В войсках дезорганизация полная. Когда посылают на вокзал 600 человек, приходят 30. Нынче в 6 ч. у. сказали, что из Красного идет полк с артиллерией и обозом. Все были уверены, что прав-ный. Но на вокзале оказалось, что «наш». Продефилировал перед Думой. Затем его отправили в... здание М-ва Путей Сообщения, превратив здание в казармы.
«Буржуазная» милиция не удалась. Действует милиция с-деков. Думский Комитет не давал ей оружия — взяла силой.
Была мысль позвать Горького в Совет, чтобы образумить рабочих. Но Горький в плену у своих Гиммеров и Тихоновых.
Керенский — в советском Комитете занимает самый правый фланг (а в думском — самый левый).
Совет уже разослал по провинции агентов с лозунгом «конфисковать помещичьи земли». А Гвоздев, только освобожденный из тюрьмы, не выбран в Исполн. Ком. как слишком правый.
Вообще же Ив. Разумник смотрит на Совет с полным ужасом и отвращением, как не на «коммуну» даже, а скорей как на «пугачевщину».
Теперь все уперлось и заострилось перед вопросом о конструировании власти. (Совершенно естественно). И вот — не могут согласиться. Если все так — то они и не согласятся ни за что. Между тем нужно согласиться, и не через 3 ночи, а именно в эту ночь. Когда же еще?
Интеллигенты, вожаки Совета (интересно, насколько они вожаки? Быть может, они уже не вполне владеют всем Советом и собой?), обязаны идти на уступки. Но и думцы-комитетчики обязаны. И на большие уступки. Вот в каком принудительном виде, и когда, преподносится им «левый блок». Не миновали. И я думаю, что они на уступки пойдут. Верить невозможно, что не пойдут. Ведь тут и воли не надо, чтобы пойти. Безвыходно, они понимают. (Другой вопрос, если все «поздно» теперь).

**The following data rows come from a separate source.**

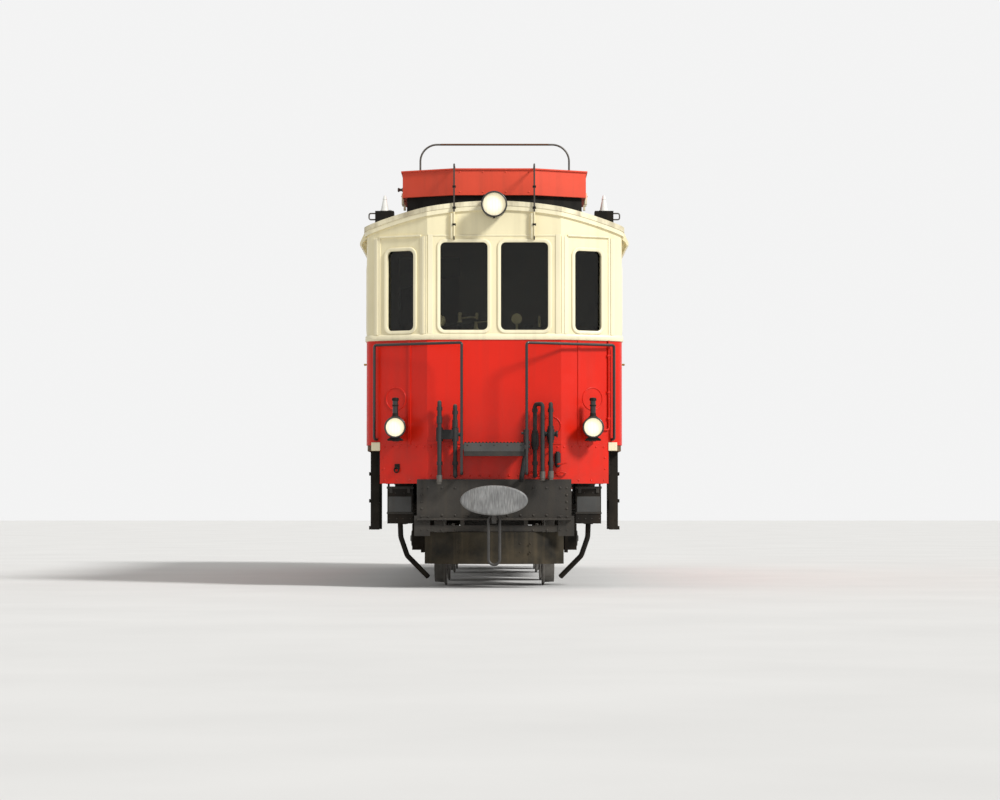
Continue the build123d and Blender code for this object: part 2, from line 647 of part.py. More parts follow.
# Headstocks: riveted plate with a lip and a bar below, carried by gussets under the underframe
GUSSET_XS = (-640.0, -300.0, 300.0, 640.0)
LOWER_BAR_LOW = 533.0
LOWER_BAR_HIGH = 593.0
LOWER_BAR = 20.0
CORNER_PLATE_LOW = 492.0
gusset_setback = APRON_PLATE + 30
lower_bar_y = (-HEADSTOCK_FACE, -HEADSTOCK_FACE + LOWER_BAR)
with BuildPart() as headstocks:
    add(
        block(
            (-HEADSTOCK_HALF, HEADSTOCK_HALF), (-HEADSTOCK_FACE, -HALF_LENGTH), (HEADSTOCK_LOW, HEADSTOCK_HIGH)
        )
    )
    add(
        block(
            (-HEADSTOCK_HALF, HEADSTOCK_HALF),
            (-HEADSTOCK_FACE - 60, -HALF_LENGTH),
            (HEADSTOCK_LOW - 12, HEADSTOCK_LOW + 4),
        )
    )
    add(block((-HEADSTOCK_HALF, HEADSTOCK_HALF), lower_bar_y, (LOWER_BAR_LOW, LOWER_BAR_HIGH)))
    for x in GUSSET_XS:
        add(block((x - 20, x + 20), lower_bar_y, (LOWER_BAR_LOW, HEADSTOCK_LOW)))
    for x in (-HEADSTOCK_HALF + 50, HEADSTOCK_HALF - 50):
        add(
            block(
                (x - 75, x + 75),
                (-HEADSTOCK_FACE - 10, -HEADSTOCK_FACE),
                (CORNER_PLATE_LOW, HEADSTOCK_LOW + 30),
            )
        )
    for x in GUSSET_XS:
        with BuildSketch(Plane.YZ.offset(x - 8)):
            with BuildLine():
                Polyline(
                    (-HALF_LENGTH, HEADSTOCK_LOW),
                    (-HALF_LENGTH, APRON_LOW - SEAT),
                    (-HALF_LENGTH + gusset_setback, APRON_LOW - SEAT),
                    (-HALF_LENGTH + gusset_setback, SOLEBAR_LOW),
                    (-HALF_LENGTH + 420, SOLEBAR_LOW),
                    (-HALF_LENGTH + 420, SOLEBAR_LOW - 60),
                    (-HALF_LENGTH + 160, HEADSTOCK_LOW),
                    close=True,
                )
            make_face()
        extrude(amount=16)
    mirror(about=Plane.XZ)
save(headstocks, "headstocks")

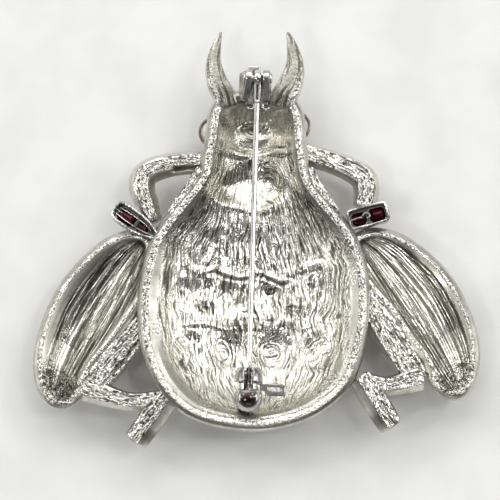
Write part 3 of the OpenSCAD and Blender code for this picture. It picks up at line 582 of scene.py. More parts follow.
def polished(name, colour, rough, scratch=0.3, low=0.8):
    """Plate with fine scratches. low is how much darker its clouds are."""
    mat, tree = node_material(name, Metallic=1.0)
    place = place_in(tree)
    fine, broad = speckle(tree, place, 2600.0, 3.0), speckle(tree, place, 500.0, 2.0)
    bump = add(tree, "Bump", in_Height=fine, in_Strength=scratch, in_Distance=0.00003)
    wire(tree, Base_Color=ramp(tree, broad, 0.35, [c * low for c in colour], 0.6, colour),
         Roughness=spread(tree, broad, 0.3, 0.7, rough + 0.06, rough - 0.03), Normal=bump.outputs[0])
    return mat


def glass(name, scale, detail, dark, light, rough, **inputs):
    mat, tree = node_material(name, **inputs)
    cloud = speckle(tree, place_in(tree), scale, detail)
    wire(tree, Base_Color=ramp(tree, cloud, 0.35, dark, 0.65, light), Roughness=spread(tree, cloud, 0.3, 0.7, *rough))
    return mat


BODY_METAL = cast_metal("body_metal", (3.7, 0.42, 1.0), 0.11)
WING_METAL = {-1: cast_metal("wing_metal_left", (3.3, 0.09, 1.0), 0.13, None, (0.47, 0.62)),
              1: cast_metal("wing_metal_right", (3.5, 0.08, 1.0), 0.11)}
LIMB_METAL = cast_metal("limb_metal", (2.8, 0.5, 1.0), 0.11, (5.4, 2.4, 0.5))
HORN_METAL = cast_metal("horn_metal", (2.6, 0.25, 1.0), 0.24)
CUP_METAL = polished("cup_metal", (0.62, 0.61, 0.59), 0.16, 0.6, 0.25)
RAIL_METAL = polished("rail_metal", (0.86, 0.85, 0.82), 0.14, 0.5, 0.18)
LEVER_METAL = polished("lever_metal", (0.56, 0.55, 0.53), 0.12, 0.8, 0.35)
PLATED = polished("plated_findings", (0.76, 0.75, 0.73), 0.14, 0.4, 0.6)
STEEL = polished("steel_pin", (0.74, 0.73, 0.70), 0.12, 0.3, 0.7)
BALL_METAL = polished("ball_metal", (0.58, 0.57, 0.55), 0.12, 0.15, 0.6)
RING_METAL = polished("ring_metal", (0.40, 0.39, 0.375), 0.2, 0.3, 0.5)
DARK = polished("dark_metal", (0.16, 0.155, 0.15), 0.35)
BRONZE = polished("bronze_edge", (0.32, 0.24, 0.18), 0.22, 0.3, 0.5)
HINGE_METAL = polished("hinge_metal", (0.72, 0.71, 0.69), 0.2, 0.6, 0.3)
RED = glass("red_glass", 900.0, 2.0, (0.012, 0.0005, 0.002), (0.085, 0.004, 0.012), (0.04, 0.12), IOR=1.6,
            Coat_Weight=0.6, Coat_Roughness=0.03)
EYE = glass("eye_glass", 700.0, 3.0, (0.84, 0.80, 0.76), (0.95, 0.93, 0.90), (0.08, 0.16), IOR=1.5,
            Transmission_Weight=0.3)

# ---- body
body_loop = refine(out_and_back(*(BODY[:, [k, 0]] * [w * HALF_W, BODY_L] for k, w in ((1, -1), (2, 1)))), 4)
body_mid = np.stack([np.zeros(len(body_loop)), blunt(body_loop[:, 1], BODY_L, 0.22 * BODY_L, 0.09 * BODY_L)], 1)


def half_width(x, y):
    left, right = (np.interp(y / BODY_L, BODY[:, 0], BODY[:, k]) for k in (1, 2))
    return HALF_W * np.where(x < 0, left, right)


def eased(s, band):
    """Starts a hollow gently, so that a flatter band lies along its rim."""
    return s * (1 - 0.42 * np.exp(-(s / band) ** 4))


def rim_band(y):
    """How far the smooth band along the rim reaches, as a share."""
    return 0.075 + 0.05 * hump((np.maximum(y, 0) / 13) ** 2)


def body_hollow(p, s):
    x, y = p.T
    return body_depth(y) * (1 - (1 - eased(s, 0.15)) ** BACK_CURVE) + body_relief(x, y, s)


def body_front(p, s):
    x, y = p.T
    return DROP + (body_depth(y) + WALL - DROP) * (1 - (1 - s) ** FRONT_CURVE) + body_relief(x, y, s)


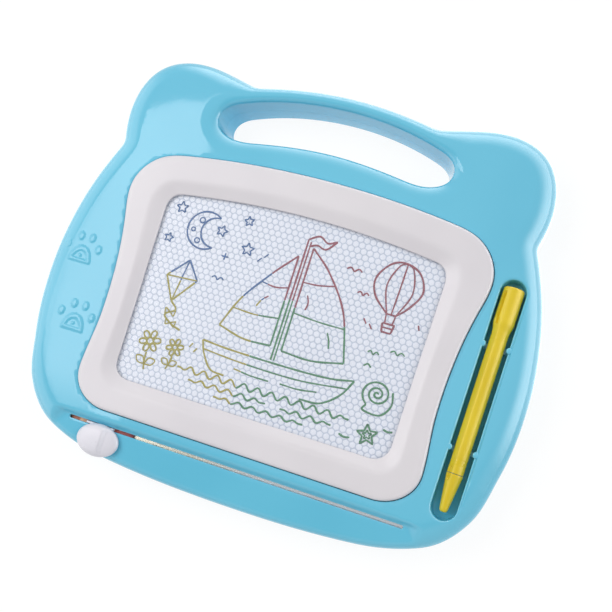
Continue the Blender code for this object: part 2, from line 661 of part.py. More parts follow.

Но положение безумно острое. И такой черной краской нарисовал его Разумник, что мы упали духом. Весь же вопрос в эту минуту: будет создана власть — или не будет.
Совершенно понятно, что уже ни один из Комитетов целиком, ни думский, ни советский, властью стать не может. Нужно что-то новое, третье.
Много было еще разных вестей, даже после ухода Разумника, но не хочется писать. Все о главном думается. Приподымаю портьеру; открываю замерзшее окно; вглядываюсь в близкие, голые деревья Таврического сада; стараюсь разглядеть невиданый круглый купол Дворца. Что-то там сейчас под ним?
А сегодня туда привезли Сухомлинова. Одну минуту казалось, что его солдаты растерзают...
Протопопов, действительно, явился сам. С ужимочками, играя от страха сумасшедшего. Прямо к Керенскому: «ваше высокопревосходительство...» Тот на него накричал и приобщил к другим в павильоне.
Светлое утро сегодня. И темный вечер.
Сегодня утром все притайно, странно тихо. И погода вдруг сероватая, темная. Пришли два офицера-прапорщика (бывшие студенты). Уж, конечно, не «черносотенные» офицеры. Но творится что-то нелепое, неудержимое, и они растеряны. Солдаты то арестуют офицеров, то освобождают, очевидно, сами не знают, что нужно делать и чего они хотят. На улице отношение к офицерам явно враждебное.
Только что видели прокламацию Совета с призывом не слушаться думского Комитета.
А в последнем № советских «Известий» (да, теперь это уже не «Совет Раб. Депутатов», а «Совет Рабочих и Солдатских депутатов») напечатан весьма странный «приказ по гарнизону № I». В нем сказано, между прочим, — «слушаться только тех приказов, которые не противоречат приказам Сов. Раб. и Солд. депутатов».
Часа в три пришел Руманов из Думы, обезноженный: автомобиль отняли. «Верст по 18 в день делаю». Оптимистичен, но не заражает. Позицию думцев определил очень точно, с наивной прямотой: «они считают, что власть выпала из рук законных носителей. Они ее подобрали и неподвижно хранят, и передадут новой законной власти, которая должна иметь от старой ниточку преемственности».